Form 8-K

 

 

UNITED STATES

SECURITIES AND EXCHANGE COMMISSION

Washington, D.C. 20549

 

 

FORM 8-K

 

 

CURRENT REPORT

Pursuant to Section 13 or 15(d) of the

Securities Exchange Act of 1934

Date of Report (Date of earliest event reported): November 1, 2011

 

 

DCT INDUSTRIAL TRUST INC.

(Exact name of registrant as specified in its charter)

 

 

 

Maryland   001-33201   82-0538520

(State or other jurisdiction

of incorporation)

 

(Commission

File Number)

 

(IRS Employer

Identification No.)

518 17th Street, Suite 800

Denver, CO 80202

(Address of principal executive offices)

(303) 597-2400

(Registrant’s telephone number, including area code)

 

 

Check the appropriate box below if the Form 8-K filing is intended to simultaneously satisfy the filing obligation of the registrant under any of the following provisions:

 

¨ Written communications pursuant to Rule 425 under the Securities Act (17 CFR 230.425)

 

¨ Soliciting material pursuant to Rule 14a-12 under the Exchange Act (17 CFR 240.14a-12)

 

¨ Pre-commencement communications pursuant to Rule 14d-2(b) under the Exchange Act (17 CFR 240.14d-2(b))

 

¨ Pre-commencement communications pursuant to Rule 13e-4(c) under the Exchange Act (17 CFR 240.13e-4(c))

 

 

 


Item 2.02 Results of Operations and Financial Condition.

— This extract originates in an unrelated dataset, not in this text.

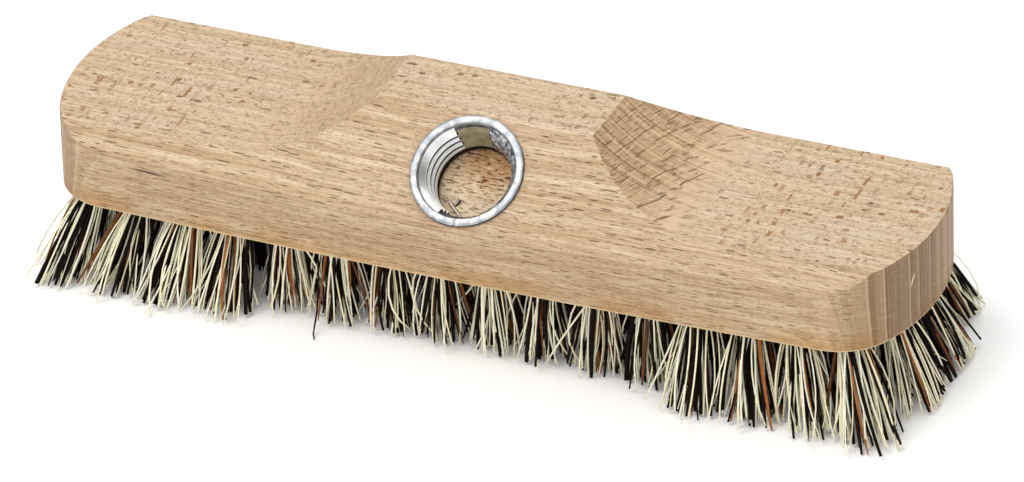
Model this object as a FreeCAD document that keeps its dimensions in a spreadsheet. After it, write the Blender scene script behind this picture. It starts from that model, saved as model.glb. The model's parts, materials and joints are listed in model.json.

On November 1, 2011, we issued a press release entitled “DCT INDUSTRIAL TRUST INC. REPORTS THIRD QUARTER AND YEAR-TO-DATE 2011 RESULTS” which sets forth disclosure regarding our results of operations for the third quarter ended September 30, 2011. A copy of this press release as well as a copy of the supplemental information referred to in the press release are made available on our website and are attached hereto as Exhibits 99.1 and 99.2 and incorporated herein by reference. This Item 2.02 and the attached exhibits 99.1 and 99.2 are provided under Item 2.02 of Form 8-K and are furnished to, and shall not be deemed to be “filed” with, the Securities and Exchange Commission.

DCT Industrial Trust Inc. will hold its third quarter 2011 earnings conference call on Wednesday, November 2, 2011, at 11:00 a.m. Eastern time. You may join the conference call through a live Internet webcast via DCT Industrial’s website at http://www.dctindustrial.com by clicking on the webcast link in the Investor Relations page of the website. Alternatively, you may join the conference call by telephone by dialing (877) 317-6789 or (412) 317-6789. If you are unable to join the live conference call, you may access the webcast replay on DCT Industrial’s website until Friday, March 2, 2012. A telephone replay will be available through Wednesday, November 16, 2011 following the call by dialing (877) 344-7529 or (412) 317-0088 and using the passcode 10005491. Please note that the full text of the press release and supplemental schedules are available through DCT Industrial’s website at http://www.dctindustrial.com. The information contained on DCT Industrial’s website is not incorporated by reference herein.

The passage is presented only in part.